Refreshed and eager to get on with cutting the burl, I started up the saw again and took a few minutes to drop the burl to the path beside the tree. For a few seconds, every thing was looking good and then suddenly the path gave way and the tree and the burl rolled down the slope and with a sickening splash toppled into the river at the bottom. Tom and I looked at each other in disbelief and without thinking I slid down the slope after them. I grabbed the branch of an overhanging tree and peered down the 10ft or so to the water and saw to my relief that the burl was jammed behind a large rock while the tree was away down stream. The burl was like an iceberg in the water and it was jammed tightly behind the rock. I climbed back up to Tom and on up to the van and said that I was going home for lunch and would bring my son and his friend back with me.

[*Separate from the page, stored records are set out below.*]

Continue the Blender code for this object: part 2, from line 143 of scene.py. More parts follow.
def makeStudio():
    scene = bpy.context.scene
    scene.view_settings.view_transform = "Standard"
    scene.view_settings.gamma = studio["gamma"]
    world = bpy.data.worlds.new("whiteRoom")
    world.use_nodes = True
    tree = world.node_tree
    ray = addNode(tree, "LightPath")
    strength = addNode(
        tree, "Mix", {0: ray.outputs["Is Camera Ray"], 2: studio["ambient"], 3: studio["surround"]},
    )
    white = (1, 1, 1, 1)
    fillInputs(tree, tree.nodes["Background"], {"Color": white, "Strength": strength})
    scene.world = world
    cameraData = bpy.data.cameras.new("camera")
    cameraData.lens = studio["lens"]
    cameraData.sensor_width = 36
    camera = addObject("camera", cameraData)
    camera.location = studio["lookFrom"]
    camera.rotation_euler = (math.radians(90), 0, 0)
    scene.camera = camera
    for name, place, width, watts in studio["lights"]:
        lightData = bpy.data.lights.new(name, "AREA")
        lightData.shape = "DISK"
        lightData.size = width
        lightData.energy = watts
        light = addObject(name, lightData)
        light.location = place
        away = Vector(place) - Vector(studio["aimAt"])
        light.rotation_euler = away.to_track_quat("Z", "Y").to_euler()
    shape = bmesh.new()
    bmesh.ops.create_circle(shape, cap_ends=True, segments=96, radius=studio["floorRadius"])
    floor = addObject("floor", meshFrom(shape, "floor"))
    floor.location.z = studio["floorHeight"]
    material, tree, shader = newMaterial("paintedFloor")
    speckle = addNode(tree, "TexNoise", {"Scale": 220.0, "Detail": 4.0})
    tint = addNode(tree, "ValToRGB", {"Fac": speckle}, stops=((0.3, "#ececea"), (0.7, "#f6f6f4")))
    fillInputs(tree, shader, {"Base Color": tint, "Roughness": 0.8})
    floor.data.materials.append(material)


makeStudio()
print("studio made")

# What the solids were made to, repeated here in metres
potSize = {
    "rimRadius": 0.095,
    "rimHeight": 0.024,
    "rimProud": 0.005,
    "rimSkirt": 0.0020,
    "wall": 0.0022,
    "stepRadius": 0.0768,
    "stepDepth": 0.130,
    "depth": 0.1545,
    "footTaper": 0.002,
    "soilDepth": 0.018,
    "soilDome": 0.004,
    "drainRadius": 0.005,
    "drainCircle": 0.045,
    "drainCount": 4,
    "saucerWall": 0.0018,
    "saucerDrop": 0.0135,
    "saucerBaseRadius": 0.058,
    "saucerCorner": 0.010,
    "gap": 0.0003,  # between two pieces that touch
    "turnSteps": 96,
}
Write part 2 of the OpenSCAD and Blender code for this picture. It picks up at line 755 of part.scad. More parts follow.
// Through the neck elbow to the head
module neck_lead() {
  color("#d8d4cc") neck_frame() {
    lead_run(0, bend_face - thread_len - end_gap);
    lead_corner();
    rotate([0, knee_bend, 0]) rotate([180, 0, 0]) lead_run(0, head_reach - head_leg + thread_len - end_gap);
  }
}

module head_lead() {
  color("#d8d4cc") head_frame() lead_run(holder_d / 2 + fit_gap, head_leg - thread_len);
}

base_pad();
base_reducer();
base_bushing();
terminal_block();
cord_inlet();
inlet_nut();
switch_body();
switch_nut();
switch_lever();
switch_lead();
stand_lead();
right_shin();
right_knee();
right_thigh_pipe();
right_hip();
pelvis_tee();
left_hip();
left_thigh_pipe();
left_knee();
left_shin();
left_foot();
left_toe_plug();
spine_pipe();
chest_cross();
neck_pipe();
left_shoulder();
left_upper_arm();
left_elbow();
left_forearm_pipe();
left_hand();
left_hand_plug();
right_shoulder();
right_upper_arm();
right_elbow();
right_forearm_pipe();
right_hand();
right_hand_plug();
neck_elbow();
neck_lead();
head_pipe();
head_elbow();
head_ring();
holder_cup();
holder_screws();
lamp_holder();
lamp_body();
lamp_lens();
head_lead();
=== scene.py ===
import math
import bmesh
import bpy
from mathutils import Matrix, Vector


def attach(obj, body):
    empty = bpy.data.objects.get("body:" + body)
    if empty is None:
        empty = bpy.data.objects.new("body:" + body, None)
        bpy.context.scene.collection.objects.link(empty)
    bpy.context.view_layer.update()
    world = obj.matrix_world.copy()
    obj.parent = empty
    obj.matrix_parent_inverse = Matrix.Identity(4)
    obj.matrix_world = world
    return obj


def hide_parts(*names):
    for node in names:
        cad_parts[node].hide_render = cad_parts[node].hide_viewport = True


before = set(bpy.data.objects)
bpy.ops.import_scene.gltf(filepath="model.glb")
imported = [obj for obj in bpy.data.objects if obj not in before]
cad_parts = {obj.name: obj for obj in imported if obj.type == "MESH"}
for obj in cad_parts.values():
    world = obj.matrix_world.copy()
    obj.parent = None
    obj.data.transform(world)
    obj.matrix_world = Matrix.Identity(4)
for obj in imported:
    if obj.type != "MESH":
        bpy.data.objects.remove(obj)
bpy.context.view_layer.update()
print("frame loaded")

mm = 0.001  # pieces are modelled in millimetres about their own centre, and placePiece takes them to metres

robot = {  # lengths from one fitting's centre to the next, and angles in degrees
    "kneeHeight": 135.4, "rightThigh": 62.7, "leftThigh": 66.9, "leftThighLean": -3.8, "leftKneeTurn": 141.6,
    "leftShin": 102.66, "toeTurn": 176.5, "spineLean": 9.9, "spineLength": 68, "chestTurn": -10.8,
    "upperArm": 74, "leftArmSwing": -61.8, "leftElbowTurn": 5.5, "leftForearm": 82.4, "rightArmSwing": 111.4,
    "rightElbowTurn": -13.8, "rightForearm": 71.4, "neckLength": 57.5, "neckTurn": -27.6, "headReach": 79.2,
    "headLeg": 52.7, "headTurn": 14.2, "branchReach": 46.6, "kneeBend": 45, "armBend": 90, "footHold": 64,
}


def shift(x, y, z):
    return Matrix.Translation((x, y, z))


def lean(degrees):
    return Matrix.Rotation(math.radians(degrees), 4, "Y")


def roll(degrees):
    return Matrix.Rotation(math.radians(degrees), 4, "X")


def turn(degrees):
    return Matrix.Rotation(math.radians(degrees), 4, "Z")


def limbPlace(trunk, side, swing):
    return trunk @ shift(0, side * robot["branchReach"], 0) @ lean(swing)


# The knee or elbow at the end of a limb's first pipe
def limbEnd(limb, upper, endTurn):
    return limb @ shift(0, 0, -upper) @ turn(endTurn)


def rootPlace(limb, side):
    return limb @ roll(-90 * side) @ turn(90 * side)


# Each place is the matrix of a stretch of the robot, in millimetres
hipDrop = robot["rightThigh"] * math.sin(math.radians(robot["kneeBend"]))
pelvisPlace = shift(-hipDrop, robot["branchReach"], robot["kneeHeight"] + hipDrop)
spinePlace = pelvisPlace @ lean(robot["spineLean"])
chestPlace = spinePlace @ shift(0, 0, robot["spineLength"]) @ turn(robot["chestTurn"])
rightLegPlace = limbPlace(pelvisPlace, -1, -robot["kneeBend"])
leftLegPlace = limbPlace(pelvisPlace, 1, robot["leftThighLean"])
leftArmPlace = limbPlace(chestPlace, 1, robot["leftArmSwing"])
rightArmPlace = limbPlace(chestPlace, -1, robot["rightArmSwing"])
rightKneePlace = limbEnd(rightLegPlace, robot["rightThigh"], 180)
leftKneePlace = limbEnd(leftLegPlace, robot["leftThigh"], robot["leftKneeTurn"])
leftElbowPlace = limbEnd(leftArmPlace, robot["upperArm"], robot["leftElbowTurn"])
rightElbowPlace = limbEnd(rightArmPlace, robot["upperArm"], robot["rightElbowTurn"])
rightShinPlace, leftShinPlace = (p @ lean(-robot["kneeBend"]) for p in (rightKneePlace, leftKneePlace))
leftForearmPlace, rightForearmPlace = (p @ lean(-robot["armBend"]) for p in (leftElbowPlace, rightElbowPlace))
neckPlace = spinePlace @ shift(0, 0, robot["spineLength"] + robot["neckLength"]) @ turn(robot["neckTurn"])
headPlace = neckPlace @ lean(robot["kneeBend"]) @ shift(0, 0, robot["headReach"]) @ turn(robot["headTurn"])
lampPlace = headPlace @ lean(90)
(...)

By the time I returned with the reinforcements, it was quite late and getting cold. I had a rope and my chest waders with me. My son Callum and his friend Chris stayed on the river bank as I slowly slid into the almost freezing water of the river Doon. It was about 5 ft deep at the rock and I had some trouble looping the rope round the middle of the burl and tying it with a slip noose. I hauled the great lump of wood out into deeper water and all of a sudden it took off down stream. Callum and Chris had taken the rope round a trunk and as it tightened it swung round and slowed down. It took a lot of hauling and pushing to get it downstream to a part of the bank, which was only inches above water level where we tied it up and went for Tom.

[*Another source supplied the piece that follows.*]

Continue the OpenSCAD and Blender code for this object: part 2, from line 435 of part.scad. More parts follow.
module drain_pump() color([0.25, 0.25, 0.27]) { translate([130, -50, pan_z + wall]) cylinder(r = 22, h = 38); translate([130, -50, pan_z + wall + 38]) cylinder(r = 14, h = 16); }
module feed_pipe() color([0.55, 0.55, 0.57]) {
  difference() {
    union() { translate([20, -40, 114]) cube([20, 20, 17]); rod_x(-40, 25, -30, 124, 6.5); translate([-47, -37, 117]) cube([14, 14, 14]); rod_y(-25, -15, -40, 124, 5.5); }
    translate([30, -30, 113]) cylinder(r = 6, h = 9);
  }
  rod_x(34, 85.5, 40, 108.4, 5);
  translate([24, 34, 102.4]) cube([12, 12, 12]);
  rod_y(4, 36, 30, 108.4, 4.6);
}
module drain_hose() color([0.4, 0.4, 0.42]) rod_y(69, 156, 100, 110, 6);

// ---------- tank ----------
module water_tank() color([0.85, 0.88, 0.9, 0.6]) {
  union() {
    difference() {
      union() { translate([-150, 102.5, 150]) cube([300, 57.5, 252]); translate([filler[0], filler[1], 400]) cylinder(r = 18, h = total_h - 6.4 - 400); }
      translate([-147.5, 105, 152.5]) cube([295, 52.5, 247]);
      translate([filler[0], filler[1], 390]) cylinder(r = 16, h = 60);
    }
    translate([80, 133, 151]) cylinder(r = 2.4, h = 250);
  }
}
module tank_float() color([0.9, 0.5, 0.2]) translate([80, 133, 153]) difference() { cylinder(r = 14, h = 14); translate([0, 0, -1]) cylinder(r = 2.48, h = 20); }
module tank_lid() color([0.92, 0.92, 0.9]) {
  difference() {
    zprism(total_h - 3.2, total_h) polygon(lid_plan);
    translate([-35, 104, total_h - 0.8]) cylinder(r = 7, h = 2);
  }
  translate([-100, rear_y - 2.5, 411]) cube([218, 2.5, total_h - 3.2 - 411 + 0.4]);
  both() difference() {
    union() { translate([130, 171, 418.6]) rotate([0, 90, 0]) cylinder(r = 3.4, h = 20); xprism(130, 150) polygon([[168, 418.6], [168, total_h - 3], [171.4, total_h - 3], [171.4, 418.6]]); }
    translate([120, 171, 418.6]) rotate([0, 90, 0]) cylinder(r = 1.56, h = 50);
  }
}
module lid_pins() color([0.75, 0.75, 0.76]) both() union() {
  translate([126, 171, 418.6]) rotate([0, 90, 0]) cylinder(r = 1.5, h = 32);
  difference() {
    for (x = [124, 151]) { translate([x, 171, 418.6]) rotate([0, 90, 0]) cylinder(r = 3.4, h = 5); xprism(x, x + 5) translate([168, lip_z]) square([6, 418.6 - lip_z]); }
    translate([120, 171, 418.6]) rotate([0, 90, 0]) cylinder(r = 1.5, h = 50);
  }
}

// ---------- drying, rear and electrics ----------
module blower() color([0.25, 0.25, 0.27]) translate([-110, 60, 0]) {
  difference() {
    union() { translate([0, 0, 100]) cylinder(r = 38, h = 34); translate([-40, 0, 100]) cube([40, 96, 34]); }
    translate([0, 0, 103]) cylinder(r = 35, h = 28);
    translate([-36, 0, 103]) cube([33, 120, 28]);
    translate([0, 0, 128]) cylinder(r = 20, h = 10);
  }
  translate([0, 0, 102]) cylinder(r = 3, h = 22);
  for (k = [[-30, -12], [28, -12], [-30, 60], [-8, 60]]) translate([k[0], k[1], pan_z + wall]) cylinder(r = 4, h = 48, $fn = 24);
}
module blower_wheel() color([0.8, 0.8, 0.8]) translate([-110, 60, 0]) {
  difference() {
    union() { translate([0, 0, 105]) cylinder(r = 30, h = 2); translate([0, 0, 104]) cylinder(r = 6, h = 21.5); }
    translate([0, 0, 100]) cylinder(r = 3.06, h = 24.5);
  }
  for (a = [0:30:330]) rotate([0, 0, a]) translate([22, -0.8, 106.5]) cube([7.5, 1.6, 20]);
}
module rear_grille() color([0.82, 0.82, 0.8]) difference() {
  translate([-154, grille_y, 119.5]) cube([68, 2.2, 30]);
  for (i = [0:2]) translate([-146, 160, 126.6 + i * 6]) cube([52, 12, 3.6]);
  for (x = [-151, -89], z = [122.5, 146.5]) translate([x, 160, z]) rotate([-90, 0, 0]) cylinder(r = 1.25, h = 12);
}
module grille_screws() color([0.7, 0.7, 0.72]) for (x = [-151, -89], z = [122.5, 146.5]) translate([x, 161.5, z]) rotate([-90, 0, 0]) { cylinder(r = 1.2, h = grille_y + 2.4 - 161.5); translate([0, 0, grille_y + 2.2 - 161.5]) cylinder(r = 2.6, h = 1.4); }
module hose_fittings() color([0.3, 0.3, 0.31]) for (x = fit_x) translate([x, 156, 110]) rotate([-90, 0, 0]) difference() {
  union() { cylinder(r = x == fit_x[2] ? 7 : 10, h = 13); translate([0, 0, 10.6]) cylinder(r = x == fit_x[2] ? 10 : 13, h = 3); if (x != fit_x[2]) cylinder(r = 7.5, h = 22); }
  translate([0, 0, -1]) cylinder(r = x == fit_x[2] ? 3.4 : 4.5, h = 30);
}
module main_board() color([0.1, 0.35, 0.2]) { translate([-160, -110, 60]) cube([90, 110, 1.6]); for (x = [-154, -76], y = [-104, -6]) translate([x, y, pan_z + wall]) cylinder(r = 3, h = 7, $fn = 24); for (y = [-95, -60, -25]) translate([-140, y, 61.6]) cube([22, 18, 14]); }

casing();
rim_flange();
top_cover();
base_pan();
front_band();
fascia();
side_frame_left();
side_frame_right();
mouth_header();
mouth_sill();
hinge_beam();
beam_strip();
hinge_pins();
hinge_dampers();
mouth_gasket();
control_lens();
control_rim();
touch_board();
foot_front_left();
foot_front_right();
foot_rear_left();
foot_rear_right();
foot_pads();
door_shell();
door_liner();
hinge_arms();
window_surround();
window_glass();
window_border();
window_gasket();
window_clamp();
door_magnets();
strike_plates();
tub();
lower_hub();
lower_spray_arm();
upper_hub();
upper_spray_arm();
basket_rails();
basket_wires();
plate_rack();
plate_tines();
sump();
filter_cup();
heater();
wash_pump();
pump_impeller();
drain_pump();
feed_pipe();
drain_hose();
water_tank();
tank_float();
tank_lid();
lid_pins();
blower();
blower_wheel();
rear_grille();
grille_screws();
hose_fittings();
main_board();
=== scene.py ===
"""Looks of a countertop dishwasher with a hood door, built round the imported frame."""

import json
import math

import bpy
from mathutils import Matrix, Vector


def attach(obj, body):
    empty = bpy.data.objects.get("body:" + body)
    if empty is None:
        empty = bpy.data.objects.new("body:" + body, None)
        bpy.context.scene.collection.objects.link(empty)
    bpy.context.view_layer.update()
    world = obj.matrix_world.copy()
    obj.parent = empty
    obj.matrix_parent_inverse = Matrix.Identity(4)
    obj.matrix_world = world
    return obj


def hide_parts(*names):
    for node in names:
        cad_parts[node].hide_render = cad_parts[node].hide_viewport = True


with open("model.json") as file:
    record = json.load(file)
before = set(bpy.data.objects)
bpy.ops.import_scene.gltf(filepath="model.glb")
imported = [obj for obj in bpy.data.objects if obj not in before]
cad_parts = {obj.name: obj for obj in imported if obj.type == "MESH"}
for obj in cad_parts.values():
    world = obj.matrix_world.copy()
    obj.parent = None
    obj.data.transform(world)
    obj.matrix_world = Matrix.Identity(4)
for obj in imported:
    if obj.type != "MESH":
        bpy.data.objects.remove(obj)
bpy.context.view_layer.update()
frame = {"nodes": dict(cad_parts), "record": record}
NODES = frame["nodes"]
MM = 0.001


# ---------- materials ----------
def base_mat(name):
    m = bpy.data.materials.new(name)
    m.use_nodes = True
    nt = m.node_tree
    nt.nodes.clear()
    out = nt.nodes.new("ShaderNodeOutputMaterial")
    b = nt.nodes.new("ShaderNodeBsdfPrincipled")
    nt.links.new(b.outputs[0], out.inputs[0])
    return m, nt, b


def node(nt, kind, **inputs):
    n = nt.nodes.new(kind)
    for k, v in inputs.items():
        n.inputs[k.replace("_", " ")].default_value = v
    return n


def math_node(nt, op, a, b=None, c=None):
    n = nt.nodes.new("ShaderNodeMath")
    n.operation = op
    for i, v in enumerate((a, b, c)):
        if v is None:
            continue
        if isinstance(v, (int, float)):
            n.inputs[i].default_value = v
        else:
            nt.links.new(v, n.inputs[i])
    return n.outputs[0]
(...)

Soon we had a tractor down at the river side and we tied the rope on and hauled the burl out of the water and along about a quarter of a mile to my van. We rolled it onto the box at the back and used the hydraulics to lift the burl up to the level of the back doors of the van and rolled it well in and tied it down. No way was it getting away now. A bottle of whiskey to Tom for his help and away we went happy as pigs in muck that we had managed to win such a prize. The burl weighed in at 500lbs and was cut up and racked the next day to air dry for a few years.